Eightsouthman – You’re absolutely right on the hose clamps. If one doesn’t have a magnet, you can usually see the difference between the worm screw and the band. Stainless has a very distinct “silver” or chrome cast to it. A ferrous screw will typically be plated with zinc-chromate and will exhibit a more dull silver or even a gold color. Of course if it’s been in service any length of time, the worm will be rusty. All stainless clamps are more expensive to be sure (and harder to find) but well worth the extra money and effort.
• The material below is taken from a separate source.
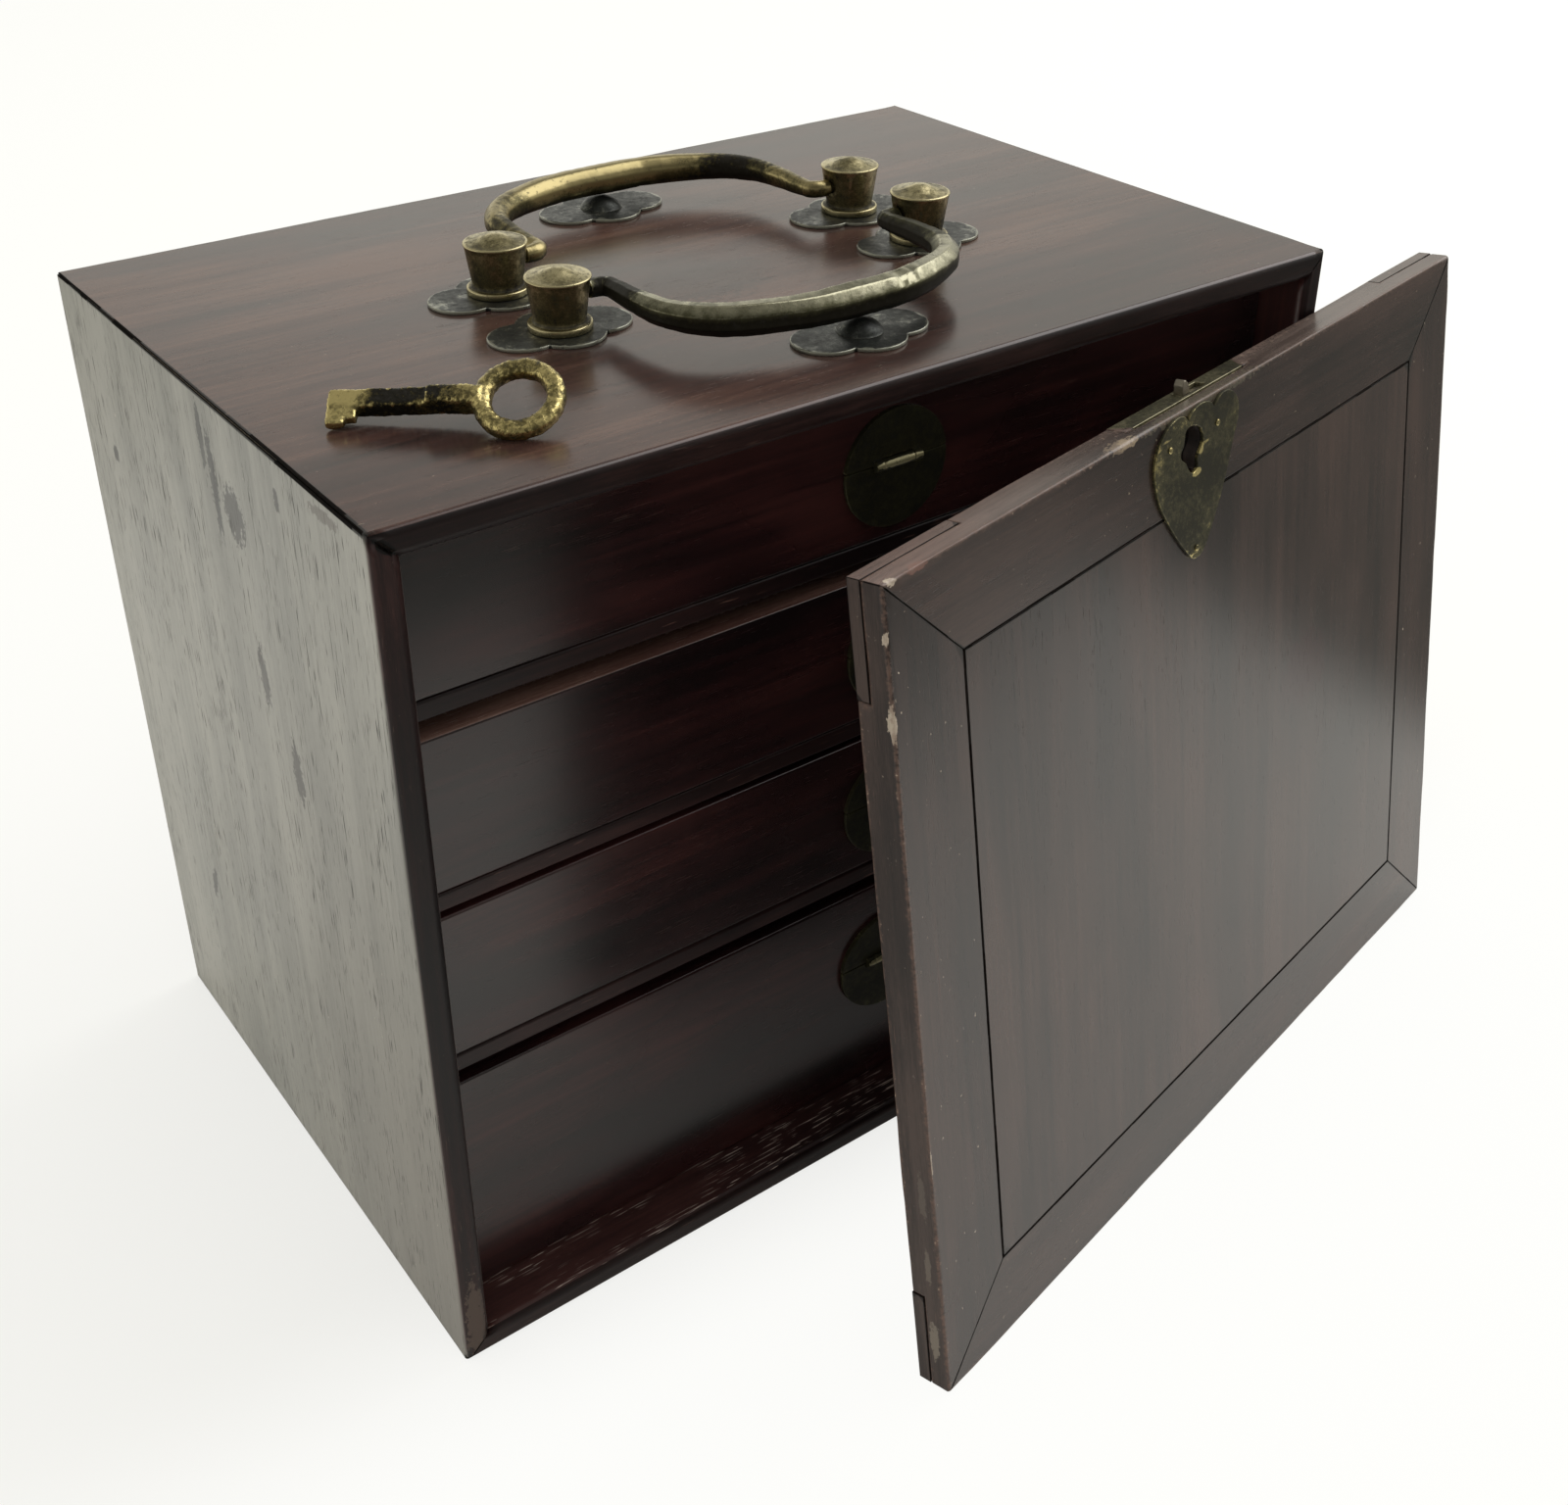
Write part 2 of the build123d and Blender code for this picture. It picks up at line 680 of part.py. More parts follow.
lock_case_low = lock_case_top - lock_case_height
lock_case_middle = (lock_case_top + lock_case_low) / 2
lock_front = door_thickness - lock_case_depth
bolt_front = door_thickness - lock_sheet - joint_gap - bolt_gap - bolt_thickness
nail_places = [
    (keyhole_x - nail_spread, door_height - nail_drop),
    (keyhole_x + nail_spread, door_height - nail_drop),
    (escutcheon_x, door_height - escutcheon_drop - escutcheon_height + nail_tip_rise),
]


def draw_key_blocks(clearance):
    """Draw the four corner blocks' outlines, grown by clearance on their inner sides."""
    for side in (-1, 1):
        for foot, up in ((0, 1), (door_height, -1)):
            Polygon(
                (side * door_half, foot),
                (side * (door_half - key_block_long - clearance), foot),
                (side * (door_half - key_block_long - clearance), foot + up * key_block_end),
                (side * (door_half - key_block_end), foot + up * (key_block_tall + clearance)),
                (side * door_half, foot + up * (key_block_tall + clearance)),
                align=None,
            )


def draw_keyhole(mode=Mode.ADD):
    """Draw the keyhole: a round hole with a slot below it."""
    slot_length = keyhole_slot_drop - keyhole_drop
    with Locations((keyhole_x, keyhole_y)):
        Circle(keyhole_radius, mode=mode)
    with Locations((keyhole_x, keyhole_y - slot_length / 2)):
        Rectangle(keyhole_slot_width, slot_length, mode=mode)


# The frame's four mitred pieces take the same cuts, and a cut that misses a piece leaves it as it is
frame_outlines = {
    "door_stile_left": [
        (-door_half, 0),
        (-door_half, door_height),
        (-field_half, field_high),
        (-field_half, field_low),
    ],
    "door_stile_right": [
        (door_half, 0),
        (door_half, door_height),
        (field_half, field_high),
        (field_half, field_low),
    ],
    "door_rail_bottom": [
        (-door_half, 0),
        (door_half, 0),
        (field_half, field_low),
        (-field_half, field_low),
    ],
    "door_rail_top": [
        (-door_half, door_height),
        (door_half, door_height),
        (field_half, field_high),
        (-field_half, field_high),
    ],
}
panel_groove = tongue_length + tongue_gap
for name, outline in frame_outlines.items():
    with BuildPart() as frame_piece:
        with BuildSketch(door_face):
            Polygon(*outline, align=None)
        extrude(amount=-door_thickness)
        with BuildSketch(door_face.offset(tongue_gap - tongue_offset)):
            with Locations((0, field_middle)):
                Rectangle(2 * (field_half + panel_groove), field_high - field_low + 2 * panel_groove)
        extrude(amount=-(tongue_thickness + 2 * tongue_gap), mode=Mode.SUBTRACT)
        with BuildSketch(door_rear):
            draw_key_blocks(joint_gap)
        extrude(amount=key_block_thickness + joint_gap, mode=Mode.SUBTRACT)
        with BuildSketch(door_rear):
            with Locations((lock_x, lock_case_middle + overrun / 2)):
                Rectangle(lock_case_length + 2 * joint_gap, lock_case_height + 2 * joint_gap + overrun)
        extrude(amount=lock_case_depth + joint_gap, mode=Mode.SUBTRACT)
        with BuildSketch(door_rear):
            with Locations((lock_x, door_height)):
                Rectangle(lock_plate_length + 2 * joint_gap, 2 * (lock_sheet + joint_gap))
        extrude(amount=lock_plate_width + joint_gap, mode=Mode.SUBTRACT)
        with BuildSketch(door_rear):
            draw_keyhole()
        extrude(amount=door_thickness + overrun, mode=Mode.SUBTRACT)
        with BuildSketch(door_face.offset(-nail_length - joint_gap)):
            with Locations(*nail_places):
                Circle(nail_shank_radius + nail_hole_gap)
        extrude(amount=nail_length + joint_gap + overrun, mode=Mode.SUBTRACT)
    frame_piece.part.label = name
    export_step(frame_piece.part, f"parts/{name}.step")

with BuildPart() as door_panel:
    with BuildSketch(door_face):
        with Locations((0, field_middle)):
            Rectangle(2 * (field_half - panel_gap), field_high - field_low - 2 * panel_gap)
    extrude(amount=-panel_thickness)
    with BuildSketch(door_face.offset(-tongue_offset)):
        with Locations((0, field_middle)):
            Rectangle(2 * (field_half + tongue_length), field_high - field_low + 2 * tongue_length)
    extrude(amount=-tongue_thickness)
    with BuildSketch(door_face.offset(-nail_length - joint_gap)):
        with Locations(*nail_places):
            Circle(nail_shank_radius + nail_hole_gap)
    extrude(amount=nail_length + joint_gap + overrun, mode=Mode.SUBTRACT)
door_panel.part.label = "door_panel"
export_step(door_panel.part, "parts/door_panel.step")

with BuildPart() as door_corner_keys:
    with BuildSketch(door_rear):
        draw_key_blocks(0)
    extrude(amount=key_block_thickness)
door_corner_keys.part.label = "door_corner_keys"
export_step(door_corner_keys.part, "parts/door_corner_keys.step")

# Lock: a sheet brass case let into the back of the top rail, closed by a cover, with a plate on the edge
with BuildPart() as lock_plate:
    with BuildSketch(door_rear):
        with Locations((lock_x, door_height - lock_sheet / 2)):
            Rectangle(lock_plate_length, lock_sheet)
    extrude(amount=lock_plate_width)
    with BuildSketch(door_face.offset(bolt_gap - bolt_front)):
        with Locations((bolt_x, door_height)):
            Rectangle(bolt_width + 2 * bolt_gap, 4 * lock_sheet)
    extrude(amount=-(bolt_thickness + 2 * bolt_gap), mode=Mode.SUBTRACT)
lock_plate.part.label = "lock_plate"
export_step(lock_plate.part, "parts/lock_plate.step")

with BuildPart() as lock_case:
    with BuildSketch(door_face.offset(-lock_front)):
        with Locations((lock_x, lock_case_middle)):
            Rectangle(lock_case_length, lock_case_height)
    extrude(amount=-(lock_case_depth - lock_sheet))
    with BuildSketch(door_face.offset(-lock_front - lock_sheet)):
        with Locations((lock_x, lock_case_middle)):
            Rectangle(lock_case_length - 2 * lock_sheet, lock_case_height - 2 * lock_sheet)
    extrude(amount=-lock_case_depth, mode=Mode.SUBTRACT)
    with BuildSketch(door_face.offset(bolt_gap - bolt_front)):
        with Locations((bolt_x, lock_case_top)):
            Rectangle(bolt_width + 2 * bolt_gap, 4 * lock_sheet)
    extrude(amount=-lock_case_depth, mode=Mode.SUBTRACT)
    with BuildSketch(door_face):
        draw_keyhole()
    extrude(amount=-door_thickness, mode=Mode.SUBTRACT)
lock_case.part.label = "lock_case"
export_step(lock_case.part, "parts/lock_case.step")

with BuildPart() as lock_cover:
    with BuildSketch(door_rear):
        with Locations((lock_x, lock_case_middle)):
            Rectangle(lock_case_length, lock_case_height)
    extrude(amount=lock_sheet - joint_gap)
lock_cover.part.label = "lock_cover"
export_step(lock_cover.part, "parts/lock_cover.step")

with BuildPart() as lock_bolt:
    with BuildSketch(door_face.offset(-bolt_front)):
        head_low = door_height - bolt_tail_drop
        head_height = bolt_tail_drop + bolt_stand
        with Locations((bolt_x, head_low + head_height / 2)):
            Rectangle(bolt_width, head_height)
        with Locations((bolt_x, head_low + bolt_tail_height / 2)):
            Rectangle(bolt_tail_width, bolt_tail_height)
    extrude(amount=-bolt_thickness)
lock_bolt.part.label = "lock_bolt"
export_step(lock_bolt.part, "parts/lock_bolt.step")

spring_bow_x = bolt_x + bolt_tail_width / 2 + lock_spring_gap
spring_end_x = spring_bow_x + lock_spring_bow
spring_low = lock_case_low + lock_sheet + joint_gap
spring_high = lock_case_top - lock_sheet - joint_gap
with BuildPart() as lock_spring:
    with BuildSketch(door_face.offset(-bolt_front)):
        with BuildLine():
            ThreePointArc(
                (spring_end_x, spring_low),
                (spring_bow_x, lock_case_middle),
                (spring_end_x, spring_high),
            )
            Line((spring_end_x, spring_high), (spring_end_x + lock_spring_thickness, spring_high))
            ThreePointArc(
                (spring_end_x + lock_spring_thickness, spring_high),
                (spring_bow_x + lock_spring_thickness, lock_case_middle),
                (spring_end_x + lock_spring_thickness, spring_low),
            )
            Line((spring_end_x + lock_spring_thickness, spring_low), (spring_end_x, spring_low))
        make_face()
    extrude(amount=-lock_spring_width)
lock_spring.part.label = "lock_spring"
export_step(lock_spring.part, "parts/lock_spring.step")

with BuildPart() as lock_pin:
    with BuildSketch(door_face.offset(lock_sheet - door_thickness)):
        with Locations((keyhole_x, keyhole_y)):
            Circle(lock_pin_radius)
    extrude(amount=lock_case_depth - 2 * lock_sheet)
lock_pin.part.label = "lock_pin"
export_step(lock_pin.part, "parts/lock_pin.step")

# Leaf-shaped escutcheon with three low lobes along the top and its point down
escutcheon_top = door_height - escutcheon_drop
shoulder_y = escutcheon_top - escutcheon_shoulder_radius
shoulder_x = escutcheon_half_width - escutcheon_shoulder_radius
flank_x = escutcheon_half_width * escutcheon_flank_shares[0]
flank_y = escutcheon_top - escutcheon_height * escutcheon_flank_shares[1]
with BuildPart() as escutcheon:
    with BuildSketch(door_face):
        with BuildLine():
            Spline(
                (escutcheon_x - escutcheon_half_width, shoulder_y),
                (escutcheon_x - flank_x, flank_y),
                (escutcheon_x, escutcheon_top - escutcheon_height),
                tangents=[(0, -1), (escutcheon_tip_share, -1)],
            )
            Spline(
                (escutcheon_x, escutcheon_top - escutcheon_height),
                (escutcheon_x + flank_x, flank_y),
                (escutcheon_x + escutcheon_half_width, shoulder_y),
                tangents=[(escutcheon_tip_share, 1), (0, 1)],
            )
            Line(
                (escutcheon_x + escutcheon_half_width, shoulder_y),
                (escutcheon_x - escutcheon_half_width, shoulder_y),
            )
        make_face()
        with Locations((escutcheon_x - shoulder_x, shoulder_y), (escutcheon_x + shoulder_x, shoulder_y)):
            Circle(escutcheon_shoulder_radius)
        with Locations((escutcheon_x, escutcheon_top - escutcheon_lobe_radius)):
            Circle(escutcheon_lobe_radius)
        draw_keyhole(mode=Mode.SUBTRACT)
        with Locations(*nail_places):
            Circle(nail_shank_radius + nail_hole_gap, mode=Mode.SUBTRACT)
    extrude(amount=escutcheon_sheet)
escutcheon.part.label = "escutcheon"
export_step(escutcheon.part, "parts/escutcheon.step")

with BuildPart() as escutcheon_nails:
    with BuildSketch(door_face.offset(-nail_length)):
        with Locations(*nail_places):
            Circle(nail_shank_radius)
    extrude(amount=nail_length + escutcheon_sheet)
    with BuildSketch(door_face.offset(escutcheon_sheet)):
        with Locations(*nail_places):
            Circle(nail_radius)
    extrude(amount=nail_radius / 2)
escutcheon_nails.part.label = "escutcheon_nails"
export_step(escutcheon_nails.part, "parts/escutcheon_nails.step")

# Key: a cast bow, a stepped stem and a notched bit, lying on the top on its bow and its bit
turn = radians(key_turn)
roll = radians(key_roll)
slope = radians(key_slope)
stem_dir = Vector(cos(turn) * cos(slope), -sin(turn) * cos(slope), sin(slope))
across_dir = Vector(sin(turn) * cos(roll), cos(turn) * cos(roll), sin(roll))
key_plane = Plane(
    origin=(key_left_inset - half_width, key_front_inset - half_depth, case_height + key_lift),
    x_dir=stem_dir,
    z_dir=stem_dir.cross(across_dir),
)
stem_start = -bow_radius + bow_bar / 2
stem_end = stem_start - stem_length
stem_plane = Plane(
    origin=key_plane.from_local_coords((stem_end, 0, 0)),
    x_dir=key_plane.y_dir,
    z_dir=key_plane.x_dir,
)
with BuildPart() as key:
    with BuildSketch(key_plane.offset(-bow_bar / 2)):
        Circle(bow_radius)
        Circle(bow_radius - bow_bar, mode=Mode.SUBTRACT)
    extrude(amount=bow_bar)
    fillet(edges().filter_by(GeomType.CIRCLE), bow_round)
    with BuildSketch(stem_plane):
        RectangleRounded(stem_width, stem_thickness, stem_round)
    extrude(amount=stem_length)
    with BuildSketch(key_plane.offset(stem_thickness / 2)):
        with Locations((stem_end, 0)):
            Rectangle(2 * (stem_length - stem_step), 2 * stem_width)
    extrude(amount=-stem_step_drop, mode=Mode.SUBTRACT)
    with BuildSketch(key_plane.offset(-bit_thickness / 2)):
        with Locations((stem_end + bit_length / 2, -bit_reach / 2)):
            Rectangle(bit_length, bit_reach)
        with Locations((stem_end + bit_length - bit_notch_length / 2, -bit_reach)):
            Rectangle(bit_notch_length, bit_notch_reach, mode=Mode.SUBTRACT)
    extrude(amount=bit_thickness)
key.part.label = "key"
export_step(key.part, "parts/key.step")

print("door lean, degrees:", degrees(lean))
print("key above the top:", key.part.bounding_box().min.Z - case_height)
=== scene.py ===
import math

import bmesh
import bpy
from mathutils import Matrix, Vector, noise


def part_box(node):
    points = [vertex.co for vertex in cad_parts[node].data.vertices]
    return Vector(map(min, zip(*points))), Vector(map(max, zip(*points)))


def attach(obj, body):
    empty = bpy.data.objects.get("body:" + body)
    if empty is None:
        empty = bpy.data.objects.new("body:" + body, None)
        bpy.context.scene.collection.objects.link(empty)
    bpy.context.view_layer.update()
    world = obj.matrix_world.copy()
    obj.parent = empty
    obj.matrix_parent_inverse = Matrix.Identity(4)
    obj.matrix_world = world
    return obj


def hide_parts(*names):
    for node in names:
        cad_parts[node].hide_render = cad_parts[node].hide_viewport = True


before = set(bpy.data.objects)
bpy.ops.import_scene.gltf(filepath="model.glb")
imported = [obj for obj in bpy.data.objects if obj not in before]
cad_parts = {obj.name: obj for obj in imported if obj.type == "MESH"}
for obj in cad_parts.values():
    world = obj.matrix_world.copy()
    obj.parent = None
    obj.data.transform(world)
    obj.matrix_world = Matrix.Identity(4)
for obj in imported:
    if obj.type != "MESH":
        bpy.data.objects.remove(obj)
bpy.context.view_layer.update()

# Sizes in mm and directions. The case stands on z = 0 with its middle at x = y = 0
MM = 0.001
X, Y, Z = Vector((1, 0, 0)), Vector((0, 1, 0)), Vector((0, 0, 1))
CASE_HALF_WIDTH, CASE_HALF_DEPTH, CASE_HEIGHT = 119.0, 77.5, 200.0
DRAWERS = (1, 2, 3, 4)
POST_X, FRONT_POST_Y, REAR_POST_Y = 47.5, -17.8, 8.0
PLATE_TOP = 200.8
PIVOT_Z = 207.5

# The door's front face: middle of its lower edge, its outward direction, half its width, and its height
YAW, LEAN = math.radians(12.14), math.radians(7.645531520766865)
DOOR_HALF, DOOR_HEIGHT, DOOR_THICK = 112.7, 187.4, 8.0
DOOR_CORNER = (-41.7, -145.7)
DOOR_X = Vector((math.cos(YAW), math.sin(YAW), 0))
DOOR_OUT = Vector((math.sin(YAW) * math.cos(LEAN), -math.cos(YAW) * math.cos(LEAN), math.sin(LEAN)))
DOOR_UP = DOOR_OUT.cross(DOOR_X)
DOOR_ORIGIN = Vector((
    DOOR_CORNER[0] + DOOR_HALF * math.cos(YAW), DOOR_CORNER[1] + DOOR_HALF * math.sin(YAW), DOOR_THICK * math.sin(LEAN)
))


def door_point(x, y, out=0.0):
    """A point in mm from door coordinates: x along, y up, out of the front face."""
    return DOOR_ORIGIN + DOOR_X * x + DOOR_UP * y + DOOR_OUT * out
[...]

Boothe, I’ve found that anywhere clamps like this can be bought, there generally are many tools with magnets. Just pull one off the rack and use its magnet to test them. I’ve seen brands that said “Stainless” that were only stainless on the band. It really is best to draw a magnet across the entire clamp….just to make sure. You are correct about their being a different hue to the ferrous screws and bases. but it’s often hard to discern.
Can you tilt the bike to release trapped air? On some cars, you jack up the front to let the bubble make it’s way to the radiator.
Probably! But it might be easier said than done…!
One of the nice things about working on bikes is that, even though packaging is often tight, you can get at what you need to get at pretty easily. It may sometimes be necessary to take off one thing to get at another thing, but because what you’re dealing with is not entombed under a lot of sheetmetal, this is usually easier than doing the same job on a car.
Even taking out the engine can – again, usually – be done by hand, by one fairly strong man.
Give all the hoses a squeeze. If they make a crunching sound, the rubber’s perished and likely to split on a hot day. Not a good thing. Replace all of them at the same time if you find even one that’s knackered.